Each line that holds the word "depsgraph" counts once; report how many lines do so and nothing else.

#### EXTRACTED MATERIAL

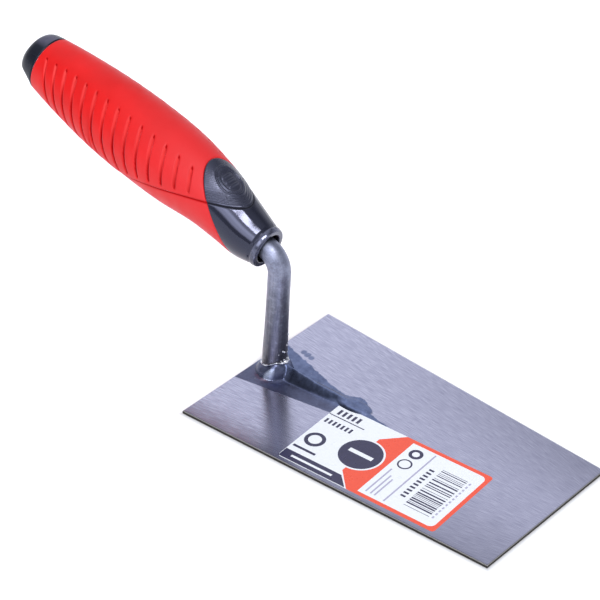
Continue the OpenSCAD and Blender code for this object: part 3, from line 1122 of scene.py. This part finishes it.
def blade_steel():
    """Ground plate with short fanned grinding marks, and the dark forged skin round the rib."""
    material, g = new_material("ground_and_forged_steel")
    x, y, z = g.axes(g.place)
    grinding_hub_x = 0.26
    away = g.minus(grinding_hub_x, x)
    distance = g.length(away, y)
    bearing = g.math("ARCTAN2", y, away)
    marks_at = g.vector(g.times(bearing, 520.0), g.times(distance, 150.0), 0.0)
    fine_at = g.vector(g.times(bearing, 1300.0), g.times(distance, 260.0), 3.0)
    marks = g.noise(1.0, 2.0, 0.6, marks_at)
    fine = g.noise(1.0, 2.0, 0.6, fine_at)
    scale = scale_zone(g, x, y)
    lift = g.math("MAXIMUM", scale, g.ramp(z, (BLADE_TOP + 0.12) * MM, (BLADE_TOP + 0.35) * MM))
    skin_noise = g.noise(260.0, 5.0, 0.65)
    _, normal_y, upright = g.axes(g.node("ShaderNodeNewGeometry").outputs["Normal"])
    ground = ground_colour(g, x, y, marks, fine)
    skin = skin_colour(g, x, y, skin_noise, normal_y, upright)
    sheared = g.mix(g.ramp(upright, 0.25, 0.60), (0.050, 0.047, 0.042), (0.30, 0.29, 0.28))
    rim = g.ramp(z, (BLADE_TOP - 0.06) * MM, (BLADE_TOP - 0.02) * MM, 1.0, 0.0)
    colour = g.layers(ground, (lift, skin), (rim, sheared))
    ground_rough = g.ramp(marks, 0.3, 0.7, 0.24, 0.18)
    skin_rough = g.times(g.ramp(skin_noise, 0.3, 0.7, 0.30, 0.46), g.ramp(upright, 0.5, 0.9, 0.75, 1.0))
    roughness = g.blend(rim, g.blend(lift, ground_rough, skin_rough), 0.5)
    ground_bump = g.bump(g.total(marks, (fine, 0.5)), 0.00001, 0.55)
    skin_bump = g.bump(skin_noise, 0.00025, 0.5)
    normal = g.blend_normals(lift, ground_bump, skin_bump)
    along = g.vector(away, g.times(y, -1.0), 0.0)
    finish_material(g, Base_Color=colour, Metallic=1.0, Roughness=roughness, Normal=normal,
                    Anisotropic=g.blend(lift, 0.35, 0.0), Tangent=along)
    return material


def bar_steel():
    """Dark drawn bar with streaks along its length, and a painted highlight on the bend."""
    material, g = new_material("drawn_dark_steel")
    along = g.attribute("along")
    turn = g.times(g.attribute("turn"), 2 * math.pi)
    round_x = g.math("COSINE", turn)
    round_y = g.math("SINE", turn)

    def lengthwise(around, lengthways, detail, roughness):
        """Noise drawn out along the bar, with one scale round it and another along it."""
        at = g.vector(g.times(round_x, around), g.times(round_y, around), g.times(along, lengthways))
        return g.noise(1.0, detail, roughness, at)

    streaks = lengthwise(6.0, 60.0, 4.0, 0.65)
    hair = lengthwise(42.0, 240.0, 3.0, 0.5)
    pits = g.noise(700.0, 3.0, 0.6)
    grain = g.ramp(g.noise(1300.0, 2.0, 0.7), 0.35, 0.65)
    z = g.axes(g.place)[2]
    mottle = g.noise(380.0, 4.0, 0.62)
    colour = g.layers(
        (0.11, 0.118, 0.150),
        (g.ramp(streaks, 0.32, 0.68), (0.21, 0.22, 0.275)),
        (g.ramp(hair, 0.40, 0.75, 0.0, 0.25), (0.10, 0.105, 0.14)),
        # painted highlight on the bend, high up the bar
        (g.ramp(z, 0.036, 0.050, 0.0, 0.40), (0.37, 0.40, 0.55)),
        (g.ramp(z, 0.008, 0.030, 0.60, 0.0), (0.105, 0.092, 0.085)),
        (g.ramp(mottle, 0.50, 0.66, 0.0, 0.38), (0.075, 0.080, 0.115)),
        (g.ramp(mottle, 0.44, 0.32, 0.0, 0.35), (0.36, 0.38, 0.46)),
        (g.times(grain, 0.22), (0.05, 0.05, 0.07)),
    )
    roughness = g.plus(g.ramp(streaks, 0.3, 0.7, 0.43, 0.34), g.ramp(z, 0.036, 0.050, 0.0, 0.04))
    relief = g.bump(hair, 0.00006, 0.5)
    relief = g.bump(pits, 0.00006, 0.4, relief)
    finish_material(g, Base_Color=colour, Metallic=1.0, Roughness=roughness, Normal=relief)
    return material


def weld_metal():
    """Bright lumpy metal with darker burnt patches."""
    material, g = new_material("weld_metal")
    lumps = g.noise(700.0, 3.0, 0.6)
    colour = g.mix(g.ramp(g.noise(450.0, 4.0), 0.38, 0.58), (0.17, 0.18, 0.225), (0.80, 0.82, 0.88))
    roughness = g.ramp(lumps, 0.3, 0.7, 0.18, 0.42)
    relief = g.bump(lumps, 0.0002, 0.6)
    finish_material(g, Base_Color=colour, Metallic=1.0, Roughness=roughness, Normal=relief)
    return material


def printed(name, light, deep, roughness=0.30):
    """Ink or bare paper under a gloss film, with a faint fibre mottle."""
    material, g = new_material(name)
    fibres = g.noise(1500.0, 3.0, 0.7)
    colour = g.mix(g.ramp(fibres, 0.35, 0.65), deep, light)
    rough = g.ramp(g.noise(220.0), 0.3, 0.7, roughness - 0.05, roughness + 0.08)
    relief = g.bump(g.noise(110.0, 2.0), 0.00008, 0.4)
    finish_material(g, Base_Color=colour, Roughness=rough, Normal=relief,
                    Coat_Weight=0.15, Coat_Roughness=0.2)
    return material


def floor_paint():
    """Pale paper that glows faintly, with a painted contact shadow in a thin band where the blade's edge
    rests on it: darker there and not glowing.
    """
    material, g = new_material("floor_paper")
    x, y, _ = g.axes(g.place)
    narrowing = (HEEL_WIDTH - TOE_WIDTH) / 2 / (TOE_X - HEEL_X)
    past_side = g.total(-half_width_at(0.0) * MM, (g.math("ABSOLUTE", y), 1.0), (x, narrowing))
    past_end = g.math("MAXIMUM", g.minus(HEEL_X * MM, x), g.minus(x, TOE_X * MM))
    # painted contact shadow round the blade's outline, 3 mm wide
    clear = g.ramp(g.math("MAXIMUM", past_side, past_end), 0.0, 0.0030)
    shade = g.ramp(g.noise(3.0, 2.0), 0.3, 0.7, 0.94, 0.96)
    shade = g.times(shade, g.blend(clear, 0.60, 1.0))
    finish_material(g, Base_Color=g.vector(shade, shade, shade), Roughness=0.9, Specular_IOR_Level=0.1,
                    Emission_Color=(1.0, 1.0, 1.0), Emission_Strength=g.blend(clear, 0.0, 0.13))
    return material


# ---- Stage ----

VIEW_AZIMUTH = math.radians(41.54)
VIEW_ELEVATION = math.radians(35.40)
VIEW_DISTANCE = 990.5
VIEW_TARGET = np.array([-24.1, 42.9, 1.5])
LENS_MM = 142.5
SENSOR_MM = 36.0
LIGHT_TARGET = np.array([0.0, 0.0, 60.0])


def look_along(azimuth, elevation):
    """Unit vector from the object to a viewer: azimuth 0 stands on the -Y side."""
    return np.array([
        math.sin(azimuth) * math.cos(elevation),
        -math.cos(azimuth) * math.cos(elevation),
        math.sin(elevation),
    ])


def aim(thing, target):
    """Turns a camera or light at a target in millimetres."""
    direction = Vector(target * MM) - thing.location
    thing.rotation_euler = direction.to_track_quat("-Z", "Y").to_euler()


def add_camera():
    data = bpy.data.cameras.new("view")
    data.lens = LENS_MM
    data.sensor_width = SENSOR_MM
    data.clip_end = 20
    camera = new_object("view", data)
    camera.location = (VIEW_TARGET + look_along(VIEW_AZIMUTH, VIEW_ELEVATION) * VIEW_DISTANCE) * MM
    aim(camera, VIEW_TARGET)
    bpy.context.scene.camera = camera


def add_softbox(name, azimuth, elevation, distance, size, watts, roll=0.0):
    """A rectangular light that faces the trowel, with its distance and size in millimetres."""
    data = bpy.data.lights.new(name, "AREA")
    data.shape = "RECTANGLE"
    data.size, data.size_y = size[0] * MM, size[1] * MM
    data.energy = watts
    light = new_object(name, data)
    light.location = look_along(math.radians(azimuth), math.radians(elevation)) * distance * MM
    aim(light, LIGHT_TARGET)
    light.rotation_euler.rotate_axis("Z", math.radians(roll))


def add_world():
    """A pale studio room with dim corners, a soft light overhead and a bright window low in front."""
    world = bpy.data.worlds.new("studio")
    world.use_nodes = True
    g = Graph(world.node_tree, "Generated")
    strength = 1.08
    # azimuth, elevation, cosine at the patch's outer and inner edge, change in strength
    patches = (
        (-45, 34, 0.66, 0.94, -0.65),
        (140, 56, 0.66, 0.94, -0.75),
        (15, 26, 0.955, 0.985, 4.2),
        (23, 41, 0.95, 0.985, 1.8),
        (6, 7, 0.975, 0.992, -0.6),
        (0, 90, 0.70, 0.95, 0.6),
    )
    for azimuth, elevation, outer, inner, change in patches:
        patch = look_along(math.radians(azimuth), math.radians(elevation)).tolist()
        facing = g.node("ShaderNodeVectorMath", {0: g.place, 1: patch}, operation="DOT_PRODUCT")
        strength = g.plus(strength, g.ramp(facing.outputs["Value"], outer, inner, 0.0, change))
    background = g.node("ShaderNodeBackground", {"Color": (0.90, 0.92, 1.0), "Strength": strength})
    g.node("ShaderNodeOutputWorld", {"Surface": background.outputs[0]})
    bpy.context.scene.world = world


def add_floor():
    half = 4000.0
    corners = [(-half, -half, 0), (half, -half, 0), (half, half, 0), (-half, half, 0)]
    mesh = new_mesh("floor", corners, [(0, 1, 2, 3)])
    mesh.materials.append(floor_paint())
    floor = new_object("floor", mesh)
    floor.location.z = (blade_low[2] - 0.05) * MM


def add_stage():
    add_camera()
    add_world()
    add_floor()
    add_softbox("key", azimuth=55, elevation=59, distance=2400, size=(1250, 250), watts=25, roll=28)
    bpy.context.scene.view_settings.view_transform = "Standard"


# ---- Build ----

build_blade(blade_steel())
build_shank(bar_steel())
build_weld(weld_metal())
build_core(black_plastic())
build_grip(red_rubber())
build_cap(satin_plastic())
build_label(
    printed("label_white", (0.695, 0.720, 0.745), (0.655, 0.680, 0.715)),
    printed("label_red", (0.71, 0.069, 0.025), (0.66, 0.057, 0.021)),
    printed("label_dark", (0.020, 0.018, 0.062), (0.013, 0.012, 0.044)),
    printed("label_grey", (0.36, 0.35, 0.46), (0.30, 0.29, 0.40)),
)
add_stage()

########
#### EXTRACTED MATERIAL

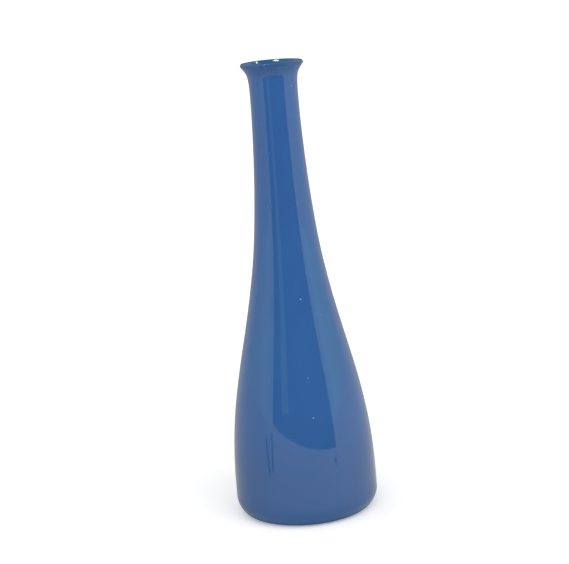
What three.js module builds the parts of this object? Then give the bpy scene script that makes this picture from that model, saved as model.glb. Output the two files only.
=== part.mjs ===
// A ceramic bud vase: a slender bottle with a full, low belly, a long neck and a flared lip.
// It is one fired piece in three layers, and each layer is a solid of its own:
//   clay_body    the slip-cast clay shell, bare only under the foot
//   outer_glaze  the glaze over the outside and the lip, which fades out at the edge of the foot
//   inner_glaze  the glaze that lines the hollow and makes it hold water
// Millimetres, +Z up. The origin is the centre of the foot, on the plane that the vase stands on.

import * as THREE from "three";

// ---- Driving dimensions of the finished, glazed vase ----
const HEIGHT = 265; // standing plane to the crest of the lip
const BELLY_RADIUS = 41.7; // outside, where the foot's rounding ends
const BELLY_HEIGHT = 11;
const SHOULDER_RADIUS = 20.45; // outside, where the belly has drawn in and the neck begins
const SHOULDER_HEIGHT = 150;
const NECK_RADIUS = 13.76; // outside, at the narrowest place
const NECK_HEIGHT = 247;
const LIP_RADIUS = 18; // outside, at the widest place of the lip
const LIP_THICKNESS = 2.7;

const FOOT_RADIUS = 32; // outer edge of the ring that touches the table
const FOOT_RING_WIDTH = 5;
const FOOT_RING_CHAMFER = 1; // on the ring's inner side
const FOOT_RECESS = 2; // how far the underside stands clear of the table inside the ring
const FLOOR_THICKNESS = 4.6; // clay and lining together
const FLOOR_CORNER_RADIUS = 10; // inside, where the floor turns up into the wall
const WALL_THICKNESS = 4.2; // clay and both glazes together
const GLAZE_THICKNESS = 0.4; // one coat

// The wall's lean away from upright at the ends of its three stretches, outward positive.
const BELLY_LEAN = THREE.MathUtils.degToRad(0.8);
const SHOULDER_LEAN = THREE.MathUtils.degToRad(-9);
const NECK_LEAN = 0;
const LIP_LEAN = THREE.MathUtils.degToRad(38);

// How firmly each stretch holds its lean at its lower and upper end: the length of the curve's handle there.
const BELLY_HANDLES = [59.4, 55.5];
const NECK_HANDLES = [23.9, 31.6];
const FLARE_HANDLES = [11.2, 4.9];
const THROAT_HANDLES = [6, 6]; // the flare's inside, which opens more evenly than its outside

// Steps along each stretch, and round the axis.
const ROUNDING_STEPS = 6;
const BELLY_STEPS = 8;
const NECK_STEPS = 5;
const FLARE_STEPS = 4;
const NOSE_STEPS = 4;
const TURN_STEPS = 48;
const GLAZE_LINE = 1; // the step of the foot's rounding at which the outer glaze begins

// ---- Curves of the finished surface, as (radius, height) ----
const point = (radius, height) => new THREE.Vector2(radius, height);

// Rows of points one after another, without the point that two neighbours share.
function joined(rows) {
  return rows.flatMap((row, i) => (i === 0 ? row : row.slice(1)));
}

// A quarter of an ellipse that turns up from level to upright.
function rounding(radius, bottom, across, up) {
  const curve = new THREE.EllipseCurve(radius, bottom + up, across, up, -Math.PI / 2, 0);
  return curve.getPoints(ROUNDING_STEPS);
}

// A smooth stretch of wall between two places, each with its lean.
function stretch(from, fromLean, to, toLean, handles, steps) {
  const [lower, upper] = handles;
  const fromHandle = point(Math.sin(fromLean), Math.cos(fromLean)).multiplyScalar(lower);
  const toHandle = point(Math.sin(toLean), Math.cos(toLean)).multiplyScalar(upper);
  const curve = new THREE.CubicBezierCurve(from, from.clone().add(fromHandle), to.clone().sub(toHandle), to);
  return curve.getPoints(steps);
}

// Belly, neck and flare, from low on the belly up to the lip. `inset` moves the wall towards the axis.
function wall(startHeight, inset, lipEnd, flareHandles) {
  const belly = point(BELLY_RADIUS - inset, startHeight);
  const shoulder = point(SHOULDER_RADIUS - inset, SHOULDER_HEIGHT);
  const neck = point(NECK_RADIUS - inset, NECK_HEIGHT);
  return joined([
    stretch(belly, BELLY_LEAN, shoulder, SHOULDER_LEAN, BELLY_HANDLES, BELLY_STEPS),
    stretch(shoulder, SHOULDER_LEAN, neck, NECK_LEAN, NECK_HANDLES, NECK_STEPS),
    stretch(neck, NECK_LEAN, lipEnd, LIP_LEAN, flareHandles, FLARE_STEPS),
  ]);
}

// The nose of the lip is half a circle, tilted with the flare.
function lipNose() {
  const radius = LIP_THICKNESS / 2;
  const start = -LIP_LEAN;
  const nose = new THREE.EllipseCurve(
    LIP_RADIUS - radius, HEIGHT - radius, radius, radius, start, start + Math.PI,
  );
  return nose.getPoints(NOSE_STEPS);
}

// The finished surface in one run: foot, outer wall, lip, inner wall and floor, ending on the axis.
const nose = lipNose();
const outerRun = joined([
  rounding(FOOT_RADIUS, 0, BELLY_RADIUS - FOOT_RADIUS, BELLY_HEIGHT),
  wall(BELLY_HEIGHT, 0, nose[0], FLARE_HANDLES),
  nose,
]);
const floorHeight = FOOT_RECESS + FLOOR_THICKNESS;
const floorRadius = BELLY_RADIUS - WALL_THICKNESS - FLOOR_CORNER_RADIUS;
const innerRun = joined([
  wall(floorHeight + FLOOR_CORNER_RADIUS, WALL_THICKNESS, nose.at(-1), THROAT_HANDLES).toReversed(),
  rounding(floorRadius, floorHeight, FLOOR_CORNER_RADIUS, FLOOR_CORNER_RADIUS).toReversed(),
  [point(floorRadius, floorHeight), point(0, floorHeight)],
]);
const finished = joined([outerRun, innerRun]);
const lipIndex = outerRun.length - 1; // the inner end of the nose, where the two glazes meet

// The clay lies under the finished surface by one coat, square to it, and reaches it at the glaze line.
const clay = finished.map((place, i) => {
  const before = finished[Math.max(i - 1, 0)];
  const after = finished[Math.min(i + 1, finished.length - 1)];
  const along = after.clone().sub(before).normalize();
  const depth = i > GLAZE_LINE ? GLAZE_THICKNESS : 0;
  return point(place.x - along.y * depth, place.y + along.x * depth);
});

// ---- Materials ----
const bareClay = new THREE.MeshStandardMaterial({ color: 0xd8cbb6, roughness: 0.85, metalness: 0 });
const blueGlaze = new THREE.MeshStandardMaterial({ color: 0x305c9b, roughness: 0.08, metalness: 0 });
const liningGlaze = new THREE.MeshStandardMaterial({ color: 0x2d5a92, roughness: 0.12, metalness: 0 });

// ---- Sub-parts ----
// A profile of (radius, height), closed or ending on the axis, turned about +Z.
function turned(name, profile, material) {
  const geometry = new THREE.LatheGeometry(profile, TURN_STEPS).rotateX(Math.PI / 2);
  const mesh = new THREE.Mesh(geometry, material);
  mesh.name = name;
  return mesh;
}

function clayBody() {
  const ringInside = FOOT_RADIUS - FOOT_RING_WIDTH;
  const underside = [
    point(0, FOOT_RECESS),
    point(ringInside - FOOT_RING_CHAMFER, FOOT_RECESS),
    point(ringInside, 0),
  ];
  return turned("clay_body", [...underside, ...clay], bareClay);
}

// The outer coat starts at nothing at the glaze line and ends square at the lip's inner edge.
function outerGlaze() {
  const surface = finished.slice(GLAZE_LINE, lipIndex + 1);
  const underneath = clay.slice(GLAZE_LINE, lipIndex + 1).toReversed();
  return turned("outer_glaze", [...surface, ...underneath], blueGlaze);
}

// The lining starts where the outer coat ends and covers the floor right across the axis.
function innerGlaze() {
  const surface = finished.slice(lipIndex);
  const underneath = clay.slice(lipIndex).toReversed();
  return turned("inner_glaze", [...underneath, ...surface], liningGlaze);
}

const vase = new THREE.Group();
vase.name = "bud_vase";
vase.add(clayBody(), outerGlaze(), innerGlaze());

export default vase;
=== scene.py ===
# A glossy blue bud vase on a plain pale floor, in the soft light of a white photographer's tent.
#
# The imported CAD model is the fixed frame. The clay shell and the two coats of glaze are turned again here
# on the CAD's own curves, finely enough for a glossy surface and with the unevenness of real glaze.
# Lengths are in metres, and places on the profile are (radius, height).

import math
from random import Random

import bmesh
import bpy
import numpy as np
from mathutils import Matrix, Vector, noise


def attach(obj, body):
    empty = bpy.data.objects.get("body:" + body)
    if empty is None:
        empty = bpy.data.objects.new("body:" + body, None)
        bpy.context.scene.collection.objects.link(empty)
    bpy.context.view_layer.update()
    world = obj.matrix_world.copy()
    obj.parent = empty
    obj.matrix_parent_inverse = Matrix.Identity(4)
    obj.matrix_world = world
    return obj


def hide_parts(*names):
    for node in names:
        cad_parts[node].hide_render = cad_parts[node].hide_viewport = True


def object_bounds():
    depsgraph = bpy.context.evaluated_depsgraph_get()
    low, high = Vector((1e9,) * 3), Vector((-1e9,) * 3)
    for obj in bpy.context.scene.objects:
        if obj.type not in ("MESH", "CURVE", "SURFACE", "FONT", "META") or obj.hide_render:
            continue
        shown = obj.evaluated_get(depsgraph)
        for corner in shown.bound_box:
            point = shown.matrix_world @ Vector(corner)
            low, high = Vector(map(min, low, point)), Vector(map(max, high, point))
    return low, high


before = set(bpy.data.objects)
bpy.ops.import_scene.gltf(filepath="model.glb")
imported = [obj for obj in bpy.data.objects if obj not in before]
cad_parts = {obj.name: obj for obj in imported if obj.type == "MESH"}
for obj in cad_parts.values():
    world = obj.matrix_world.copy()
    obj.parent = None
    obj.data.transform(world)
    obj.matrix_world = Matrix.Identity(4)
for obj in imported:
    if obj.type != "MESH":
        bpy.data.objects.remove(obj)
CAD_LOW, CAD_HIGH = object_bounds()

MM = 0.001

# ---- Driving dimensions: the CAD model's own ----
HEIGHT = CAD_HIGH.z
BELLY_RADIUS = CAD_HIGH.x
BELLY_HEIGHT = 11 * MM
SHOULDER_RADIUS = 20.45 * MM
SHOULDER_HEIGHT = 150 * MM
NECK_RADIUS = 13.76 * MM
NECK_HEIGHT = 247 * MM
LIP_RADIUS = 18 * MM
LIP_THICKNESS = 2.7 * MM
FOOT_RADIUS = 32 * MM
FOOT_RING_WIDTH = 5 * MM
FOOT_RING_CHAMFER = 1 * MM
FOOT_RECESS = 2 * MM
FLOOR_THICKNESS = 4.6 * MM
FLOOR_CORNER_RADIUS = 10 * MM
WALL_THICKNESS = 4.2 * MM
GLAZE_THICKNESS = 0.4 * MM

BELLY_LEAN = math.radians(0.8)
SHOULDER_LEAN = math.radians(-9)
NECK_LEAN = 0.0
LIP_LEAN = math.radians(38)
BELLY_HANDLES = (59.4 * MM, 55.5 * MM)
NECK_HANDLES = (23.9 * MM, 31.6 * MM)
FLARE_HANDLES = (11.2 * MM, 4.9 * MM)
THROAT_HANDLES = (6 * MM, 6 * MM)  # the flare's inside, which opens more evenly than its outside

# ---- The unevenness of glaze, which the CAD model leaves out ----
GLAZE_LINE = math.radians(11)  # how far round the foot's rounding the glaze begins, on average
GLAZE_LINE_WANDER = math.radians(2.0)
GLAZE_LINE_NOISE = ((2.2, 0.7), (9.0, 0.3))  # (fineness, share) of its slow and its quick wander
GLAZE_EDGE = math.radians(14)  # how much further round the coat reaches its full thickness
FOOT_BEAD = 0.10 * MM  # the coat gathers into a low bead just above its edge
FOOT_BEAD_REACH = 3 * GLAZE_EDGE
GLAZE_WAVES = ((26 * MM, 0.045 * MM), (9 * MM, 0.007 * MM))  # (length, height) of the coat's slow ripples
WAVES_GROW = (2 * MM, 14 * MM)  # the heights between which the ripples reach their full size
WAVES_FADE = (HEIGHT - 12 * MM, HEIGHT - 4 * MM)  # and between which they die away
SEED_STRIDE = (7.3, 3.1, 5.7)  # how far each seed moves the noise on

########
#### EXTRACTED MATERIAL

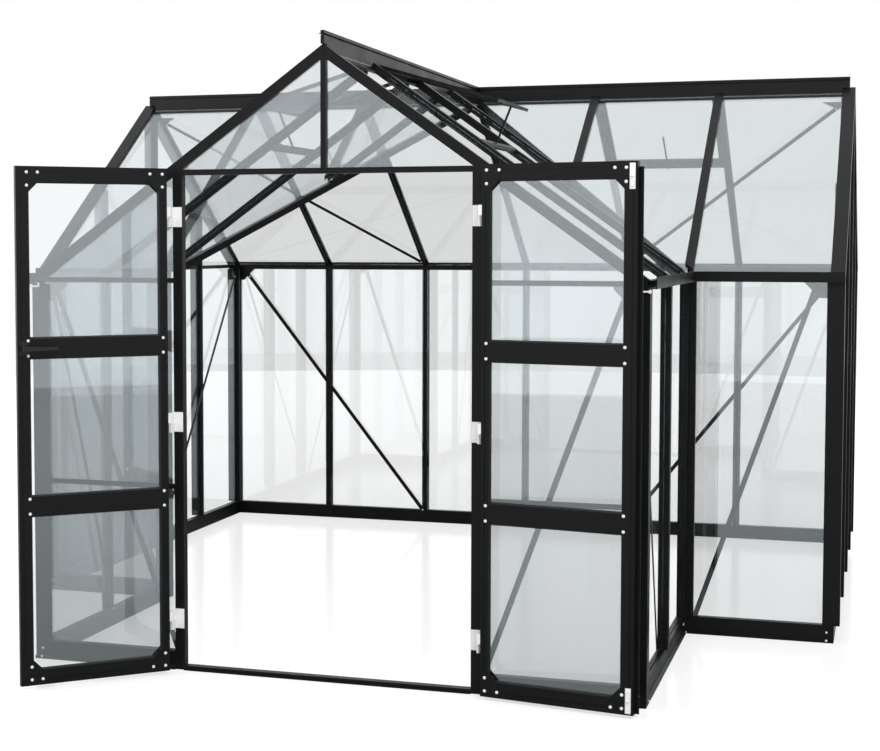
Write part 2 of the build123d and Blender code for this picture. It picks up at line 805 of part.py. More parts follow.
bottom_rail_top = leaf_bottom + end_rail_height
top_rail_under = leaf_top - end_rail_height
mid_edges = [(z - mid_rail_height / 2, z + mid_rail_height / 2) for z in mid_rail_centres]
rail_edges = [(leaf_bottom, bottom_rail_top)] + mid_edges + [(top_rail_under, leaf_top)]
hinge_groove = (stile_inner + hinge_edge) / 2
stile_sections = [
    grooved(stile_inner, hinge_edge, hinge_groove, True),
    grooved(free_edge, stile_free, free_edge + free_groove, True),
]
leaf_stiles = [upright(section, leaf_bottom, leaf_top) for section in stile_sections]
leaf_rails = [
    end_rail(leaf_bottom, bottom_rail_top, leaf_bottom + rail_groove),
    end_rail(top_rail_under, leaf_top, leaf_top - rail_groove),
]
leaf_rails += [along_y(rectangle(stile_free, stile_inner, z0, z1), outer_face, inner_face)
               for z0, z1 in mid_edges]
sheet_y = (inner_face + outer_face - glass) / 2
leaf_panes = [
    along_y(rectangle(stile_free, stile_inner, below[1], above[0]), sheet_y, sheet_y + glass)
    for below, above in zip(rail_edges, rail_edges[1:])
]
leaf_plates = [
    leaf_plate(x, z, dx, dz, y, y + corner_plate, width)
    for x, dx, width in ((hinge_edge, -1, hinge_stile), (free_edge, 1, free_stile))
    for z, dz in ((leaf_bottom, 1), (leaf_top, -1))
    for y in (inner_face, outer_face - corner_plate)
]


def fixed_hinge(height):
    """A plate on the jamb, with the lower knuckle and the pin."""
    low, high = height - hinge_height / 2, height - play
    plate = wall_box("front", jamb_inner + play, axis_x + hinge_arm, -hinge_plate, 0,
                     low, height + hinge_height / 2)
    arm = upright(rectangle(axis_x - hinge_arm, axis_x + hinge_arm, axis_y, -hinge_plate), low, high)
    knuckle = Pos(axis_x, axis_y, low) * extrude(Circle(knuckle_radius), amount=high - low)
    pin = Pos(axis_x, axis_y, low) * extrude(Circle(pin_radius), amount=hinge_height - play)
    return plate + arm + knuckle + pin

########

(SOLUTION FOR THIS PROBLEM): 2